Meeting at the 12th International Coral Reef Symposium in Cairns, scientists said pollution and climate change pose "major threats".

At least 85% of reefs in the Coral Triangle are also at risk, according to a recently released report.

The symposium, attended by thousands, happens once every four years.

At least 2,600 scientists endorsed a petition calling for international efforts to preserve the world's coral reefs.

They are calling on governments "to take action for the preservation of coral reefs for the benefit of present and future generations".

According to the petition, "land-based sources of pollution, sedimentation, overfishing and climate change are the major threats" to coral reefs.

"There is a window of opportunity for the world to act on climate change - but it is closing rapidly," said Prof Terry Hughes, symposium convener, in a statement.

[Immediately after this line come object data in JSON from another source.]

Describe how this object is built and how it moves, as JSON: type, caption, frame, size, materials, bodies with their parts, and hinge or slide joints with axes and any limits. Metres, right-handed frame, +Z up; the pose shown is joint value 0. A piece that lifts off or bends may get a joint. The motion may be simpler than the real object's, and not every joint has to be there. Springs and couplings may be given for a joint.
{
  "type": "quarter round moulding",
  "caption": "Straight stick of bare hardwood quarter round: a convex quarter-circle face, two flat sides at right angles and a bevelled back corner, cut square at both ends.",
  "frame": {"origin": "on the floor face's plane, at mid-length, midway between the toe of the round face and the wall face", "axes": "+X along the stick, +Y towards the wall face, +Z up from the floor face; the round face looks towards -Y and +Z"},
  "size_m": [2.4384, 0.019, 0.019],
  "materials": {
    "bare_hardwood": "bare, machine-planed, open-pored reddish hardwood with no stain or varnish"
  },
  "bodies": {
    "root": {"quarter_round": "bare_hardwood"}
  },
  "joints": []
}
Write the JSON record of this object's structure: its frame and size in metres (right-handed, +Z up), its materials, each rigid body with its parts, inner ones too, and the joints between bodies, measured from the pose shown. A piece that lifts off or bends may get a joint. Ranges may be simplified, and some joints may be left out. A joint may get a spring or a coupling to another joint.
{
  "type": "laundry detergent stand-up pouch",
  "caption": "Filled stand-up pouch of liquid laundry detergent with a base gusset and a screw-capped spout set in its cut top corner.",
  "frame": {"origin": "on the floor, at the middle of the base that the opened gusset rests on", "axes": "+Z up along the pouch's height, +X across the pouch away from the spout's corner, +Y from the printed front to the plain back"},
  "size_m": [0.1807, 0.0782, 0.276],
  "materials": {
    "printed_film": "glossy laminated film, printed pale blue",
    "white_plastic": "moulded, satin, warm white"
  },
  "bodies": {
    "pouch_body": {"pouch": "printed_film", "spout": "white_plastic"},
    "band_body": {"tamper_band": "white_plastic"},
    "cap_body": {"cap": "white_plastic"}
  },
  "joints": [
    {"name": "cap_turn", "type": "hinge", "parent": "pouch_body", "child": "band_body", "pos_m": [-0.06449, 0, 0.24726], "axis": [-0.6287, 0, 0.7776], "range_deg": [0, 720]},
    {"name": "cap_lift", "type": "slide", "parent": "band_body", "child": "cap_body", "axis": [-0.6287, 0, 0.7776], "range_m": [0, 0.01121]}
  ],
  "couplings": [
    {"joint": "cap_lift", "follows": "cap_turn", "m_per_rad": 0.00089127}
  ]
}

Experts have said that even the most protected reefs, like Australia's Great Barrier Reef, have seen rapid decline over the years.

A report released by environmental think tank the World Resources Institute with the USAID-funded Coral Triangle Support Partnership (CTSP) also said that "threats to coral reefs in the Coral Triangle are much higher than the global average".

The triangle covers Indonesia, Malaysia, Papua New Guinea, the Philippines, The Solomon Islands and East Timor.

"More than 85% of reefs within the Coral Triangle Region are currently threatened by local stressors [such as overfishing, pollution, and coastal development], which is substantially higher than the global average of 60%," the report says.